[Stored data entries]
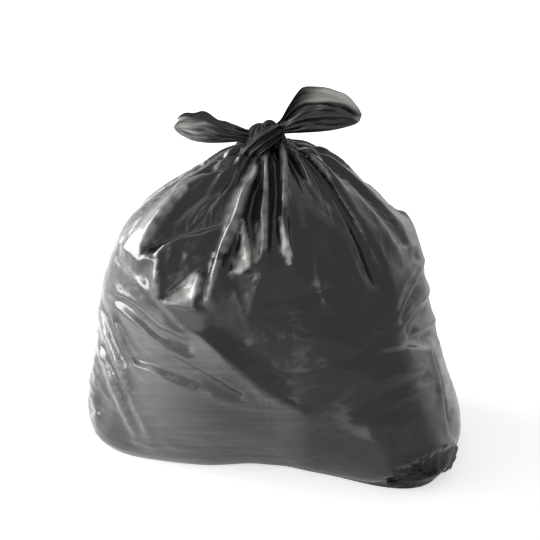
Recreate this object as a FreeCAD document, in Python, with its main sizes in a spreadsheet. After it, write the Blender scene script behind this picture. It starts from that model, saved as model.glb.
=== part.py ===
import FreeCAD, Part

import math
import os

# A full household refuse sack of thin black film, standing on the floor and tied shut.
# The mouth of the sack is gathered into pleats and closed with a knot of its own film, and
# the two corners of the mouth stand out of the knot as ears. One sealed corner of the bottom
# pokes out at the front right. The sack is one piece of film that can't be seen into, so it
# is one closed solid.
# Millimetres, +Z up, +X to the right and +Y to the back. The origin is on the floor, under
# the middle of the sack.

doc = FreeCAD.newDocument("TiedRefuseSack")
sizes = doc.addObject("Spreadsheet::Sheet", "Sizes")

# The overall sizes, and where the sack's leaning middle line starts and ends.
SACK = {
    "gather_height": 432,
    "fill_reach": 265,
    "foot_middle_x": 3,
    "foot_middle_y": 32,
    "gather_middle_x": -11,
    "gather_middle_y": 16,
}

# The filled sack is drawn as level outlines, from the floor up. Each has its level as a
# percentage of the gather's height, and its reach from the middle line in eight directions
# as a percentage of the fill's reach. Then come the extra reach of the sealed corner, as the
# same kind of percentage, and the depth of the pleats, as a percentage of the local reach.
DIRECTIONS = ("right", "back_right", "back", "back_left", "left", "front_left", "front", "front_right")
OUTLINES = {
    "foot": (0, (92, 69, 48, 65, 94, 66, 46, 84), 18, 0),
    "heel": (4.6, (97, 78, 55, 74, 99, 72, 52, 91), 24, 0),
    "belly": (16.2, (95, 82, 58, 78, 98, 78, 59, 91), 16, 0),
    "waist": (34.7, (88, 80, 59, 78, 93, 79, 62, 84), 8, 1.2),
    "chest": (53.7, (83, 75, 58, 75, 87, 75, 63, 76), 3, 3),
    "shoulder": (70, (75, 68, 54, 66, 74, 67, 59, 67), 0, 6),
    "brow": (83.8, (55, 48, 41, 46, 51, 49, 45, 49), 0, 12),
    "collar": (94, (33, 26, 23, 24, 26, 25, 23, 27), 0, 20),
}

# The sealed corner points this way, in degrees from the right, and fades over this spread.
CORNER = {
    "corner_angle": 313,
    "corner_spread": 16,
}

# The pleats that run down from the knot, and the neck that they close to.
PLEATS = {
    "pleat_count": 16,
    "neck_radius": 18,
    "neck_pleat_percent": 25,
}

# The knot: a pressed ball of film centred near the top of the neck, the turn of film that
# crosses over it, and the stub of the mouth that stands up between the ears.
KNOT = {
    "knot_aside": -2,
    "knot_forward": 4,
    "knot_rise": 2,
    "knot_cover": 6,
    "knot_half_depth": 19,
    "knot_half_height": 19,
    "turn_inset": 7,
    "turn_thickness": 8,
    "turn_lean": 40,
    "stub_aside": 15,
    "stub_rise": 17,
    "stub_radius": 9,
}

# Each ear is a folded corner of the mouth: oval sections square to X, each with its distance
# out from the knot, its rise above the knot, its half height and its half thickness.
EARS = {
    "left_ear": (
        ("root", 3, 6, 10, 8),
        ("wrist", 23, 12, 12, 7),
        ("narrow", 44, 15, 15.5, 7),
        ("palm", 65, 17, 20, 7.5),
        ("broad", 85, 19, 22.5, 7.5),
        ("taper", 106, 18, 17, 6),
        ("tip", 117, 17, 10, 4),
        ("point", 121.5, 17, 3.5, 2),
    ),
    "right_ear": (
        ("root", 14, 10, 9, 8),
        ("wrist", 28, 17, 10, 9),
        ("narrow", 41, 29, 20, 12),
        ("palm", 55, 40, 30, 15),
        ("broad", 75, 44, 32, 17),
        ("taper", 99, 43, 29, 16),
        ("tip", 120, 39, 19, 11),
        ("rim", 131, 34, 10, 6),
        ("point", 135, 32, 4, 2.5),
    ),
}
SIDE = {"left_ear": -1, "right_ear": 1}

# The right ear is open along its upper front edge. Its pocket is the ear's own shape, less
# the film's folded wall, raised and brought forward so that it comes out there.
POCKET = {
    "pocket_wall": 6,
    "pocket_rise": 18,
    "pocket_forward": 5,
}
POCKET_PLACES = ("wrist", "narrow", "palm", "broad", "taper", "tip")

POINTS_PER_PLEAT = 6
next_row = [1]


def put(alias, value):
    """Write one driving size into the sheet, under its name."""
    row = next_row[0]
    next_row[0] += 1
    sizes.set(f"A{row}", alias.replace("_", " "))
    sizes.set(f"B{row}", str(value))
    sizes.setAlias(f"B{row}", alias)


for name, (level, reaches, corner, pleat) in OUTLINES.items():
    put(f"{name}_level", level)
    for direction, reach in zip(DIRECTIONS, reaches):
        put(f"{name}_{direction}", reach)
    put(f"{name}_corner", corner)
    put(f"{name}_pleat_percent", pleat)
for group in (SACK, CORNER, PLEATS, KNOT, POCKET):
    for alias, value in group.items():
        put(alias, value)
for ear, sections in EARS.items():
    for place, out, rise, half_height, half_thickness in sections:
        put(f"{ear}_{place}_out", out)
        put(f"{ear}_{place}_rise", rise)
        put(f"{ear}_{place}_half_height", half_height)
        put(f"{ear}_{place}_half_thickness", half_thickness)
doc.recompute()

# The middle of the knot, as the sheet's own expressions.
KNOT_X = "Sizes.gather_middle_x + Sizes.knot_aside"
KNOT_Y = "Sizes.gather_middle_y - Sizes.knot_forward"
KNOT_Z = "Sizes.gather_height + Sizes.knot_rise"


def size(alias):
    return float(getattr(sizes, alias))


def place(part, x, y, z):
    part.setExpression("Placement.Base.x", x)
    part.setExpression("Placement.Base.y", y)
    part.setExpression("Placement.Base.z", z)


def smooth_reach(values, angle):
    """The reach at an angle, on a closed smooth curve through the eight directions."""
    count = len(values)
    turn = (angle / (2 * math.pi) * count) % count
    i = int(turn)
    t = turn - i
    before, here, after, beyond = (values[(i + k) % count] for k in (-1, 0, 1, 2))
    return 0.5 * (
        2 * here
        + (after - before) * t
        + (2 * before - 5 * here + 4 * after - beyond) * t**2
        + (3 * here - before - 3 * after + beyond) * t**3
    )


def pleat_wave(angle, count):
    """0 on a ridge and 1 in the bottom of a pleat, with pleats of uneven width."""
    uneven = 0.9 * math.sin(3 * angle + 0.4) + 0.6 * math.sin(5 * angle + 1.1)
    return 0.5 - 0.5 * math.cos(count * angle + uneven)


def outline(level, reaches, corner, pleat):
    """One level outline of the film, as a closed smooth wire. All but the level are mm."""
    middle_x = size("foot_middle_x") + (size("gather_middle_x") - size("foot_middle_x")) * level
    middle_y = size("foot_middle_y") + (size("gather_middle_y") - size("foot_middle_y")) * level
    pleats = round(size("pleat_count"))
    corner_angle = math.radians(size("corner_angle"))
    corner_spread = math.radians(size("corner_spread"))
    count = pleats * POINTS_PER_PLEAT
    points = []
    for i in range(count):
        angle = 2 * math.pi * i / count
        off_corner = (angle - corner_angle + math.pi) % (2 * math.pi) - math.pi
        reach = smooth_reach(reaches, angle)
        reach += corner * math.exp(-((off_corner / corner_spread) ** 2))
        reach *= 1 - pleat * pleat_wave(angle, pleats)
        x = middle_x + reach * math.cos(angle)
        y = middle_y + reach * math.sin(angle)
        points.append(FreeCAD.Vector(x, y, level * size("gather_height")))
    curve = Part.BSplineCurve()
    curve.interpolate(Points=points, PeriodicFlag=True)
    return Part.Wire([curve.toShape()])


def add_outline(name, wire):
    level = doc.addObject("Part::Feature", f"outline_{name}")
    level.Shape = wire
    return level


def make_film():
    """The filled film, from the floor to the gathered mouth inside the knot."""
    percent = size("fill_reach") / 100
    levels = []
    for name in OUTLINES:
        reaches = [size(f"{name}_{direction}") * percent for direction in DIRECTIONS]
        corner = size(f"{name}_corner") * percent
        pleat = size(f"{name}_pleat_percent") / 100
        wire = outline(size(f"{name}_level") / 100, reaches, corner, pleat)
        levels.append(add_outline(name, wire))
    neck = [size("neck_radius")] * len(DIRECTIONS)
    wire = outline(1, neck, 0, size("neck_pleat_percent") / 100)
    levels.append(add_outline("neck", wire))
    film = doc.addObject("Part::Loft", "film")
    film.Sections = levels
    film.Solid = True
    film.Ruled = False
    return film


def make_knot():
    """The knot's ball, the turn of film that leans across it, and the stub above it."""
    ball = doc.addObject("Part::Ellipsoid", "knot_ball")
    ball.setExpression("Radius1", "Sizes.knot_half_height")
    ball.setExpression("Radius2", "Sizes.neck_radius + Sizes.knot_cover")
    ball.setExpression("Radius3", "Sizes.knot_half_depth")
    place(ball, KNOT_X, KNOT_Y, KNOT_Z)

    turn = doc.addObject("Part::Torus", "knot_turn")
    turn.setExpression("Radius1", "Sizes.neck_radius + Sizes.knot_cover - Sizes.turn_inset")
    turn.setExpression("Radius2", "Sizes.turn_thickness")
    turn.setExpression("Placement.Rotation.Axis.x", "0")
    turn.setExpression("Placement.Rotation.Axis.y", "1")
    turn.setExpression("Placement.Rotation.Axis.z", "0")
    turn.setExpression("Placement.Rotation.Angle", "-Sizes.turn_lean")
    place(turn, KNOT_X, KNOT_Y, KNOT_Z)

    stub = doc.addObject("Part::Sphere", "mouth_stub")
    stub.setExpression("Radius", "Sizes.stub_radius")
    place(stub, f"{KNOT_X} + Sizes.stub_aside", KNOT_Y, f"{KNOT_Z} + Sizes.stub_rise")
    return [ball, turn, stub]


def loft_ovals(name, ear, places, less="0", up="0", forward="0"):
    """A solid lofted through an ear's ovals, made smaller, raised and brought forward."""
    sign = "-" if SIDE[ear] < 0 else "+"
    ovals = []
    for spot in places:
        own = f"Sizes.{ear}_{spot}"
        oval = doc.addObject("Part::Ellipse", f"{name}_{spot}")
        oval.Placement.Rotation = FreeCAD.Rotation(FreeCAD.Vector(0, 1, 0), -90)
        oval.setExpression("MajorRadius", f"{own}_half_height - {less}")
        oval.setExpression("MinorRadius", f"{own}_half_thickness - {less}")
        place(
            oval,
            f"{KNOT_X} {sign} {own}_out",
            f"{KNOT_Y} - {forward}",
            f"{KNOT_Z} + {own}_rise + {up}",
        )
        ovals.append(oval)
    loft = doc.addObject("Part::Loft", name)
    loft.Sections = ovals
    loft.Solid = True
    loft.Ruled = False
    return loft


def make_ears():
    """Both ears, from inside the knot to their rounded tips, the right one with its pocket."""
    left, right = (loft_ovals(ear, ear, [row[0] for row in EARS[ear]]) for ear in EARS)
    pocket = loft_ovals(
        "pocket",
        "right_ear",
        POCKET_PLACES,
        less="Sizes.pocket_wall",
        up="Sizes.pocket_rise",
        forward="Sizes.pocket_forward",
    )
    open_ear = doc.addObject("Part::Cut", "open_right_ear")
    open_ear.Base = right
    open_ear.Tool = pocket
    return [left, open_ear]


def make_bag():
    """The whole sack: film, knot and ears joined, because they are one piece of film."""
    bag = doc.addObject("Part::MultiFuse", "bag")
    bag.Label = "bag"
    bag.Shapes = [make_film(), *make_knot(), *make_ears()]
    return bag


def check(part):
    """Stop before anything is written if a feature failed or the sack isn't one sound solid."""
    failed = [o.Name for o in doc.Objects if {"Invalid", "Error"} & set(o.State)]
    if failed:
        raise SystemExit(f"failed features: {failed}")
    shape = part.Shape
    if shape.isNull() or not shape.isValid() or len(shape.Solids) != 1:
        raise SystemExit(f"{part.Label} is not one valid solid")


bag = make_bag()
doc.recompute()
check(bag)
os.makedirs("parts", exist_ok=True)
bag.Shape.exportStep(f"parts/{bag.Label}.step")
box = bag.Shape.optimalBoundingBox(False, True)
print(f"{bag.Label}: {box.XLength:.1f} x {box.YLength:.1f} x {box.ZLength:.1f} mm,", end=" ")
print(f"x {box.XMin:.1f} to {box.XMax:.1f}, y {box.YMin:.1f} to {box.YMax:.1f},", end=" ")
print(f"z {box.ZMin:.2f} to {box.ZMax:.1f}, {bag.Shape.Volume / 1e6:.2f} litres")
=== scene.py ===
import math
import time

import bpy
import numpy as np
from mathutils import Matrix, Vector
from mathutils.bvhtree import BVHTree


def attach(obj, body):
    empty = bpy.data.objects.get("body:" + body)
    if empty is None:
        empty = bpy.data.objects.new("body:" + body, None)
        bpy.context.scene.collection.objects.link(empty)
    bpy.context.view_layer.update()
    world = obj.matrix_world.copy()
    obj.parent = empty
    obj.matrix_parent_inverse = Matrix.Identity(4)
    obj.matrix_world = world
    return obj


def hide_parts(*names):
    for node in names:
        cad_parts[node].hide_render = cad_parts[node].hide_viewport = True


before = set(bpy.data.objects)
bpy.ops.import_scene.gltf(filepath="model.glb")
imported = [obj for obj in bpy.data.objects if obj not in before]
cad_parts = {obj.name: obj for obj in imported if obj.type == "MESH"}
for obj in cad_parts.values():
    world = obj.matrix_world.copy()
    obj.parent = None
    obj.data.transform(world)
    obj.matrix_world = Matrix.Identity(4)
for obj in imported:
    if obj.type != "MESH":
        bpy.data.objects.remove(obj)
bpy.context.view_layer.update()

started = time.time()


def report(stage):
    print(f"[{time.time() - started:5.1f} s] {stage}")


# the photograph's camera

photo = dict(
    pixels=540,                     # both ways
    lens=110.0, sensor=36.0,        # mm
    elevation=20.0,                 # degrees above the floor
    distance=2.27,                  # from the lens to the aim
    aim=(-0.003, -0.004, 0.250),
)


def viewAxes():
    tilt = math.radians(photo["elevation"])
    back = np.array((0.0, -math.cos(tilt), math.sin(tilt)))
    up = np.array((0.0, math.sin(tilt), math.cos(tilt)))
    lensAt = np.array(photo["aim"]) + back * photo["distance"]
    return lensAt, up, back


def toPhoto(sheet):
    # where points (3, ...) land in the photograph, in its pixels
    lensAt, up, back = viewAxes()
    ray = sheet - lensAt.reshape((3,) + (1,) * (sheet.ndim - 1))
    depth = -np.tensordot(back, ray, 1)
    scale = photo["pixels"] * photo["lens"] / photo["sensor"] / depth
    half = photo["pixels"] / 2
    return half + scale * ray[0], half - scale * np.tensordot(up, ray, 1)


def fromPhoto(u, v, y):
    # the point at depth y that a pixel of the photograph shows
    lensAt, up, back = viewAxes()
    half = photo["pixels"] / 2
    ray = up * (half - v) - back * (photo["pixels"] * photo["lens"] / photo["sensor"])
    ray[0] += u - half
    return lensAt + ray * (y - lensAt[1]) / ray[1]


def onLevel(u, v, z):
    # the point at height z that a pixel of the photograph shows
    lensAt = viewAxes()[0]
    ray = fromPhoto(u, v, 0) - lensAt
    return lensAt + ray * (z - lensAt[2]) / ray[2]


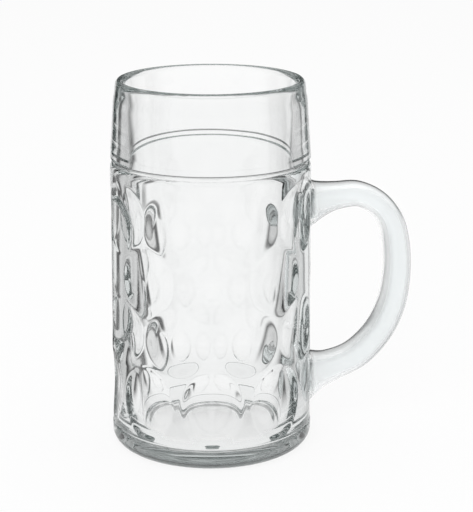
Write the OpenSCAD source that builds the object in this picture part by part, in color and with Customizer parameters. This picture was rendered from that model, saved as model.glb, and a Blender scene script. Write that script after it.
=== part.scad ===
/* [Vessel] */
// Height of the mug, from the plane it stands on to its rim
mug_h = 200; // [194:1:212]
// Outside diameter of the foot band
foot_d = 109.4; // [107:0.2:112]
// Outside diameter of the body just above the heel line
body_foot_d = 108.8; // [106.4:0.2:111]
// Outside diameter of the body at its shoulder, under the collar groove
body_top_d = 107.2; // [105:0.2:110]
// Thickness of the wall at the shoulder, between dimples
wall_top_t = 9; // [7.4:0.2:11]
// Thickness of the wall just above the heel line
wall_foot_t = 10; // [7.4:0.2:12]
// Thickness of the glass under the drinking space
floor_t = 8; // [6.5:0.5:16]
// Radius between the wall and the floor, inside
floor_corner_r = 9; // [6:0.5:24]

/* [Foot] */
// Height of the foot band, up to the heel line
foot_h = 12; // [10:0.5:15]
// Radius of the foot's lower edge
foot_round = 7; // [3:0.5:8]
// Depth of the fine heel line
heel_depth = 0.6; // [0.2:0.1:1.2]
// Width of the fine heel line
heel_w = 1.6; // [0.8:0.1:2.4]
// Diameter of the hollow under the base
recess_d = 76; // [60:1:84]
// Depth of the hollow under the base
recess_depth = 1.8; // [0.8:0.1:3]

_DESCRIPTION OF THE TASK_
Extract the span of lines that starts with the line containing "bag = make_bag()" and ends with the line containing "bpy.data.objects.remove(obj)". Keep it exact and add nothing.

_EXERCISE RESPONSE_
bag = make_bag()
doc.recompute()
check(bag)
os.makedirs("parts", exist_ok=True)
bag.Shape.exportStep(f"parts/{bag.Label}.step")
box = bag.Shape.optimalBoundingBox(False, True)
print(f"{bag.Label}: {box.XLength:.1f} x {box.YLength:.1f} x {box.ZLength:.1f} mm,", end=" ")
print(f"x {box.XMin:.1f} to {box.XMax:.1f}, y {box.YMin:.1f} to {box.YMax:.1f},", end=" ")
print(f"z {box.ZMin:.2f} to {box.ZMax:.1f}, {bag.Shape.Volume / 1e6:.2f} litres")
=== scene.py ===
import math
import time

import bpy
import numpy as np
from mathutils import Matrix, Vector
from mathutils.bvhtree import BVHTree


def attach(obj, body):
    empty = bpy.data.objects.get("body:" + body)
    if empty is None:
        empty = bpy.data.objects.new("body:" + body, None)
        bpy.context.scene.collection.objects.link(empty)
    bpy.context.view_layer.update()
    world = obj.matrix_world.copy()
    obj.parent = empty
    obj.matrix_parent_inverse = Matrix.Identity(4)
    obj.matrix_world = world
    return obj


def hide_parts(*names):
    for node in names:
        cad_parts[node].hide_render = cad_parts[node].hide_viewport = True


before = set(bpy.data.objects)
bpy.ops.import_scene.gltf(filepath="model.glb")
imported = [obj for obj in bpy.data.objects if obj not in before]
cad_parts = {obj.name: obj for obj in imported if obj.type == "MESH"}
for obj in cad_parts.values():
    world = obj.matrix_world.copy()
    obj.parent = None
    obj.data.transform(world)
    obj.matrix_world = Matrix.Identity(4)
for obj in imported:
    if obj.type != "MESH":
        bpy.data.objects.remove(obj)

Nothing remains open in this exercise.